RE: Column Similarity using DIMSUM

2015-03-19 Thread Manish Gupta 8
Thanks Reza. It makes perfect sense.

Regards,
Manish

From: Reza Zadeh [mailto:r...@databricks.com]
Sent: Thursday, March 19, 2015 11:58 PM
To: Manish Gupta 8
Cc: user@spark.apache.org
Subject: Re: Column Similarity using DIMSUM

Hi Manish,
With 56431 columns, the output can be as large as 56431 x 56431 ~= 3bn. When a 
single row is dense, that can end up overwhelming a machine. You can push that 
up with more RAM, but note that DIMSUM is meant for tall and skinny matrices: 
so it scales linearly and across cluster with rows, but still quadratically 
with the number of columns. I will be updating the documentation to make this 
clear.
Best,
Reza

On Thu, Mar 19, 2015 at 3:46 AM, Manish Gupta 8 
mailto:mgupt...@sapient.com>> wrote:
Hi Reza,

Behavior:

• I tried running the job with different thresholds - 0.1, 0.5, 5, 20 & 
100.  Every time, the job got stuck at mapPartitionsWithIndex at 
RowMatrix.scala:522<http://del2l379java.sapient.com:8088/proxy/application_1426267549766_0101/stages/stage?id=118&attempt=0>
 with all workers running on 100% CPU. There is hardly any shuffle read/write 
happening. And after some time, “ERROR YarnClientClusterScheduler: Lost 
executor” start showing (maybe because of the nodes running on 100% CPU).

• For threshold 200+ (tried up to 1000) it gave an error (here 
 was different for different thresholds)
Exception in thread "main" java.lang.IllegalArgumentException: requirement 
failed: Oversampling should be greater than 1: 0.
at scala.Predef$.require(Predef.scala:233)
at 
org.apache.spark.mllib.linalg.distributed.RowMatrix.columnSimilaritiesDIMSUM(RowMatrix.scala:511)
at 
org.apache.spark.mllib.linalg.distributed.RowMatrix.columnSimilarities(RowMatrix.scala:492)
at EntitySimilarity$.runSimilarity(EntitySimilarity.scala:241)
at EntitySimilarity$.main(EntitySimilarity.scala:80)
at EntitySimilarity.main(EntitySimilarity.scala)
at sun.reflect.NativeMethodAccessorImpl.invoke0(Native Method)
at 
sun.reflect.NativeMethodAccessorImpl.invoke(NativeMethodAccessorImpl.java:57)
at 
sun.reflect.DelegatingMethodAccessorImpl.invoke(DelegatingMethodAccessorImpl.java:43)
at java.lang.reflect.Method.invoke(Method.java:606)
at 
org.apache.spark.deploy.SparkSubmit$.launch(SparkSubmit.scala:358)
at 
org.apache.spark.deploy.SparkSubmit$.main(SparkSubmit.scala:75)
at org.apache.spark.deploy.SparkSubmit.main(SparkSubmit.scala)

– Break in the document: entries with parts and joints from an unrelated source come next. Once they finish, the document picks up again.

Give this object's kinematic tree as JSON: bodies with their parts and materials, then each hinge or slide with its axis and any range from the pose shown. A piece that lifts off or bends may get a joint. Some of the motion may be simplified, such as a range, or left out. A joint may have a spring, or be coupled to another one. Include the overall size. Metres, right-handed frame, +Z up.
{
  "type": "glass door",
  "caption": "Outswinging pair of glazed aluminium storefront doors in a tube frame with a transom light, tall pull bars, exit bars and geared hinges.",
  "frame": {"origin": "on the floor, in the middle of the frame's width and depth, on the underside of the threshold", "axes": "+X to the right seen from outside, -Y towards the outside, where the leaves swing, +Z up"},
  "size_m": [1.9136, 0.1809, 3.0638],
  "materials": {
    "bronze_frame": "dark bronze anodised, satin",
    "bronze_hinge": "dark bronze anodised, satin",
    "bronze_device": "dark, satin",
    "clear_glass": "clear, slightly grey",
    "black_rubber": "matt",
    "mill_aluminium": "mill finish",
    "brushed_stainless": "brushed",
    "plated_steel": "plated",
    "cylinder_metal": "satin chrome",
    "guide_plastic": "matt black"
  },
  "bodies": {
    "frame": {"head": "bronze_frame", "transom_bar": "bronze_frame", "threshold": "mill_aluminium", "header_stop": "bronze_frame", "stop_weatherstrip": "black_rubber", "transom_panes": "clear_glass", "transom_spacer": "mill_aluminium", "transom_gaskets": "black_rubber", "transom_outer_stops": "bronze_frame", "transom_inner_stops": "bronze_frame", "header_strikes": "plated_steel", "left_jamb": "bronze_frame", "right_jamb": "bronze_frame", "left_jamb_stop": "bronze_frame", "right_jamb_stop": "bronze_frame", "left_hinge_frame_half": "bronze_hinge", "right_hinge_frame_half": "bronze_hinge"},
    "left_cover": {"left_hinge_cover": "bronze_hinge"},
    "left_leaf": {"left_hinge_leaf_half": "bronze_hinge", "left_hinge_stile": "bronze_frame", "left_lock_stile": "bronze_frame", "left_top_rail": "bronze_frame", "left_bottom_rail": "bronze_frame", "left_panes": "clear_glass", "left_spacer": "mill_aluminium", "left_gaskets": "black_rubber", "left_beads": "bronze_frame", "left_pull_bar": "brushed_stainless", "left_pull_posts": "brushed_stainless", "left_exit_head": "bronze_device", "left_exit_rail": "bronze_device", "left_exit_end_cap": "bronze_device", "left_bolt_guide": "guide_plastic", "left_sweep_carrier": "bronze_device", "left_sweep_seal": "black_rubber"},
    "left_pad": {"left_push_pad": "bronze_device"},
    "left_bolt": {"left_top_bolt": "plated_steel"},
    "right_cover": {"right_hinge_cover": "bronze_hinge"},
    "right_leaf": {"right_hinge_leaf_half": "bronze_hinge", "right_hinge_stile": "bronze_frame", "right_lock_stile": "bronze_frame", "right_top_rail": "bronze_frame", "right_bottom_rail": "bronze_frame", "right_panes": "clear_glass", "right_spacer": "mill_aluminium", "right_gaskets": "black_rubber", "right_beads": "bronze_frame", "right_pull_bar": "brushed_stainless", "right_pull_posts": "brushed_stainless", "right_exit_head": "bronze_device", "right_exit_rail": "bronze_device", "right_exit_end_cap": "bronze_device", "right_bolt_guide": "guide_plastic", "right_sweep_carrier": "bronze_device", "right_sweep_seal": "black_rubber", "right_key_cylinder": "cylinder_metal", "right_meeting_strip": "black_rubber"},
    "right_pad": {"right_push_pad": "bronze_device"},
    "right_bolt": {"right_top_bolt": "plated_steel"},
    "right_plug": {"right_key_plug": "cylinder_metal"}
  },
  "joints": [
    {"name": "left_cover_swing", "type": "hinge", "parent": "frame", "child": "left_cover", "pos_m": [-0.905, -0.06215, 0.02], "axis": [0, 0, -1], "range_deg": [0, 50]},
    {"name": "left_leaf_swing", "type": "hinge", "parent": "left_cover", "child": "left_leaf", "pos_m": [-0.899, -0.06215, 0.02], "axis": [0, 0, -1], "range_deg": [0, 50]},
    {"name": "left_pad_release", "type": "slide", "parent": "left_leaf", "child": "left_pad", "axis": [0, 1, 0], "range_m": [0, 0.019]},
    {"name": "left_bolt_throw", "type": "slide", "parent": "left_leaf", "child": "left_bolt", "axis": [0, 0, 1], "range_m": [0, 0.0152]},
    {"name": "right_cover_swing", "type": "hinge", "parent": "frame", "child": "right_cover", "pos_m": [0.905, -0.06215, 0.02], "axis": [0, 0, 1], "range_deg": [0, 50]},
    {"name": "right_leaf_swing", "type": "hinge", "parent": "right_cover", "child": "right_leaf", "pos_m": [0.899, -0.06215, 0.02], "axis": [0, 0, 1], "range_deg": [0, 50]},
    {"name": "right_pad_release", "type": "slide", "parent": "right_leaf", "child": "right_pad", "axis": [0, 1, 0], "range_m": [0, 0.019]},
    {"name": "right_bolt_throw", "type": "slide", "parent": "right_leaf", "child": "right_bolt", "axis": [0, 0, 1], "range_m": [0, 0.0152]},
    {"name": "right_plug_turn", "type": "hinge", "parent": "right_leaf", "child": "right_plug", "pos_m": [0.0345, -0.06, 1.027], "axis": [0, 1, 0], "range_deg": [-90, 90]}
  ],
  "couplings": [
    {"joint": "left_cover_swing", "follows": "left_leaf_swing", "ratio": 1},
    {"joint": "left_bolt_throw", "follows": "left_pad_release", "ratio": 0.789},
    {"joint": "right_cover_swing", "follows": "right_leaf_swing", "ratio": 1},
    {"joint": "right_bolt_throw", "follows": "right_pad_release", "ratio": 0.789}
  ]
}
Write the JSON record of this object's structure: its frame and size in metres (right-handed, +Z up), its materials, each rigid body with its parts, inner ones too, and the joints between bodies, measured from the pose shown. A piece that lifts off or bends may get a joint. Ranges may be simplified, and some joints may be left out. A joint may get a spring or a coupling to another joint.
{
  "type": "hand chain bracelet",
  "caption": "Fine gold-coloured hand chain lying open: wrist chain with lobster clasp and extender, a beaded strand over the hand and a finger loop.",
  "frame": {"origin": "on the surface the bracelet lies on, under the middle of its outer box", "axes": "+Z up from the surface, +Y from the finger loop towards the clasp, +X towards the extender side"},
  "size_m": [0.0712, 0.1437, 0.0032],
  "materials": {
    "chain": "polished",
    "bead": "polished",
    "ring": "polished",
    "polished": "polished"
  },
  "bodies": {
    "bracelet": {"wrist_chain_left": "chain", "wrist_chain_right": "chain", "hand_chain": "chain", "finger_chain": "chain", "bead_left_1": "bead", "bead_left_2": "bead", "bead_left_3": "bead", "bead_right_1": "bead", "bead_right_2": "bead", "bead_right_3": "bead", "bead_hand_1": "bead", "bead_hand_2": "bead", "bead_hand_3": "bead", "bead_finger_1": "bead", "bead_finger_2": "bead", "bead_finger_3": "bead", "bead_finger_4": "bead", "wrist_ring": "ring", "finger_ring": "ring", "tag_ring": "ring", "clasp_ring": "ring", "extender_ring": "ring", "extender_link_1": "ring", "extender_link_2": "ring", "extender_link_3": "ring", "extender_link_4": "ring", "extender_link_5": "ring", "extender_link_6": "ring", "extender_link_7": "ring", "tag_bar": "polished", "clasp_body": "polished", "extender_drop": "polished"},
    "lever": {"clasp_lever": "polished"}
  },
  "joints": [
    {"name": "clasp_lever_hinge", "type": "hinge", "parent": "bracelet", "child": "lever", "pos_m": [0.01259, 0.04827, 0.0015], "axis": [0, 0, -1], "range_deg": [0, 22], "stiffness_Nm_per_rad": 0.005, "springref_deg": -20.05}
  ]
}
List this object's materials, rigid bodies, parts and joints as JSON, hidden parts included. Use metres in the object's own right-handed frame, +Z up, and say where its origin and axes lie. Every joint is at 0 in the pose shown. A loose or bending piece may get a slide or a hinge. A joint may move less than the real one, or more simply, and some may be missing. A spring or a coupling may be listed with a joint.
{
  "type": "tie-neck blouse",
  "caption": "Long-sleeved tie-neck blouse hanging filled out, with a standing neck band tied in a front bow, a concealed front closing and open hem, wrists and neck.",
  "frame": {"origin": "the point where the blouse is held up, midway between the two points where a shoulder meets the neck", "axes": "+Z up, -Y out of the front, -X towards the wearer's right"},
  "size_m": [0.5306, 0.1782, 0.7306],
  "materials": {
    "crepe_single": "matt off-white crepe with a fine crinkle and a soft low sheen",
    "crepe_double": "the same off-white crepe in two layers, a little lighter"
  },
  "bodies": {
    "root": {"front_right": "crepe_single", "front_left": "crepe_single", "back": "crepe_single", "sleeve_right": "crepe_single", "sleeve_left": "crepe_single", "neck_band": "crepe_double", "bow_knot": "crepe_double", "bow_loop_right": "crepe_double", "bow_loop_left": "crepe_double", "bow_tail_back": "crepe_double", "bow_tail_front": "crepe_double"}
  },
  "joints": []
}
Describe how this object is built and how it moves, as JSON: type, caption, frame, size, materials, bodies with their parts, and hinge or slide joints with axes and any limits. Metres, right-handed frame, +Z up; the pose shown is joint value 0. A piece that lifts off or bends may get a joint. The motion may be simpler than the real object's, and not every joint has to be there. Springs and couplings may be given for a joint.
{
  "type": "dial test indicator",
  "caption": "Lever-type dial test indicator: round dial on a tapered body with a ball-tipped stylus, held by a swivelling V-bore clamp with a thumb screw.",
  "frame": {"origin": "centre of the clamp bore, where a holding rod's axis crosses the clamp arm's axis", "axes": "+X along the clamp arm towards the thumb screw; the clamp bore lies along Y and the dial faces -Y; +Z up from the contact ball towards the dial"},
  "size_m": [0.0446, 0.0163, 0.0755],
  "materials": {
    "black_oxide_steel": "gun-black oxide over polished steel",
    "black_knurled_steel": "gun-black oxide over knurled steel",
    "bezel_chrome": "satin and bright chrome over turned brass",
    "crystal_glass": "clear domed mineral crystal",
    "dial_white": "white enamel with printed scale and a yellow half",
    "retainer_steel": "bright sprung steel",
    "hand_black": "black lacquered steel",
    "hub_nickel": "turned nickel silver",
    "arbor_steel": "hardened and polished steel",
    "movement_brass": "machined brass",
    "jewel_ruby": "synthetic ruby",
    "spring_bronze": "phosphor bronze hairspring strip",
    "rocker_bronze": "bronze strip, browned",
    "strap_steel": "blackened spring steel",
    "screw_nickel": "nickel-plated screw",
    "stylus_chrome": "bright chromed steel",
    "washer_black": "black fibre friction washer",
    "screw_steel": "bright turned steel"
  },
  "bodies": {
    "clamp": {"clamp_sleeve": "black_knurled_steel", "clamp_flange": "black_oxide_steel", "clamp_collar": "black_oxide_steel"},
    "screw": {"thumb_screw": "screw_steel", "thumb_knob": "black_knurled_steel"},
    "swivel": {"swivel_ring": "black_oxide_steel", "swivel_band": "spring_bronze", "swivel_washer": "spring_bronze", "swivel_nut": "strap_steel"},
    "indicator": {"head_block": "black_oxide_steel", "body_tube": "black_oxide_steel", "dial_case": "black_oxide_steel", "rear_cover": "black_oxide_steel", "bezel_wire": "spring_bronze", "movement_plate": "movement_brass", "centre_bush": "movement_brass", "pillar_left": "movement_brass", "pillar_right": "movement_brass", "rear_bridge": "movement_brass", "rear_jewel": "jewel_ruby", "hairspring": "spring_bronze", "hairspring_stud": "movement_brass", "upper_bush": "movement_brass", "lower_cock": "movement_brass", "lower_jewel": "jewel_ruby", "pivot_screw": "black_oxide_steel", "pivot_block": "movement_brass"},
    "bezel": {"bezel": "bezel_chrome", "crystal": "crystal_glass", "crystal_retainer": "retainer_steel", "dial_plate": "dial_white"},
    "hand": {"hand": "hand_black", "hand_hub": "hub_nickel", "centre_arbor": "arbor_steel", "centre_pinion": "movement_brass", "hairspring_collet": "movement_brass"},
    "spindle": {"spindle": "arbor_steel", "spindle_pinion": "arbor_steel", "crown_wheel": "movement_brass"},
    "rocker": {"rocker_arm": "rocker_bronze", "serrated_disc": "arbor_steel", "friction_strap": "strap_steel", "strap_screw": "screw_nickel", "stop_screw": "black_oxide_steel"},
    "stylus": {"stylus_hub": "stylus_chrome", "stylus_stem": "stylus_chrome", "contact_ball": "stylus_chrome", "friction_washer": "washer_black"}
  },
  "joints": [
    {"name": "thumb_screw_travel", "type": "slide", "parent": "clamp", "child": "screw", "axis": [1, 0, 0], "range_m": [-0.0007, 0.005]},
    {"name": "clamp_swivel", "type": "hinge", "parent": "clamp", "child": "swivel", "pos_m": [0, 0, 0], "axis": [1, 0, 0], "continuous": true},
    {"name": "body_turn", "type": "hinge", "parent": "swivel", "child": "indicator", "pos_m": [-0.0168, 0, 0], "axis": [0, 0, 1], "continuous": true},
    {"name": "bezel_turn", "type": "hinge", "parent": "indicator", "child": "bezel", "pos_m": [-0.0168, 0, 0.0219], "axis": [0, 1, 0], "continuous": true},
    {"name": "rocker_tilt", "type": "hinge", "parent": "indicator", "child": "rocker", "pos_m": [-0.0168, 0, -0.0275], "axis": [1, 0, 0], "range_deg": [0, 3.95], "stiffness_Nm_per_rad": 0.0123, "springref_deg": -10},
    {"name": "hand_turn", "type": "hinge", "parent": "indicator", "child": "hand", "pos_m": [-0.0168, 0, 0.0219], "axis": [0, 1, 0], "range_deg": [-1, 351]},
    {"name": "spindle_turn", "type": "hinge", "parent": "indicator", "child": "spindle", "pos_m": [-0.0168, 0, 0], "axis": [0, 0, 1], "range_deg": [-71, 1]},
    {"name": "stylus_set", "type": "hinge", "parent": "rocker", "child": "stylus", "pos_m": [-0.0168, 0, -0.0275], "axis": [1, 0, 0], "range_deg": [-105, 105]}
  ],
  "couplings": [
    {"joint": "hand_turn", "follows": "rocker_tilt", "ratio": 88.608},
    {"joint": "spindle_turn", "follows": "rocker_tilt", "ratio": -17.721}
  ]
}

• If I get rid of frequently occurring attributes and keep only those 
attributes which are occurring in at 2% entities, then job doesn’t stuck / fail.

Data & environment:

• RowMatrix of size 43345 X 56431

• In the matrix there are couple of rows, whose value is same in up to 
50% of the columns (frequently occurring attributes).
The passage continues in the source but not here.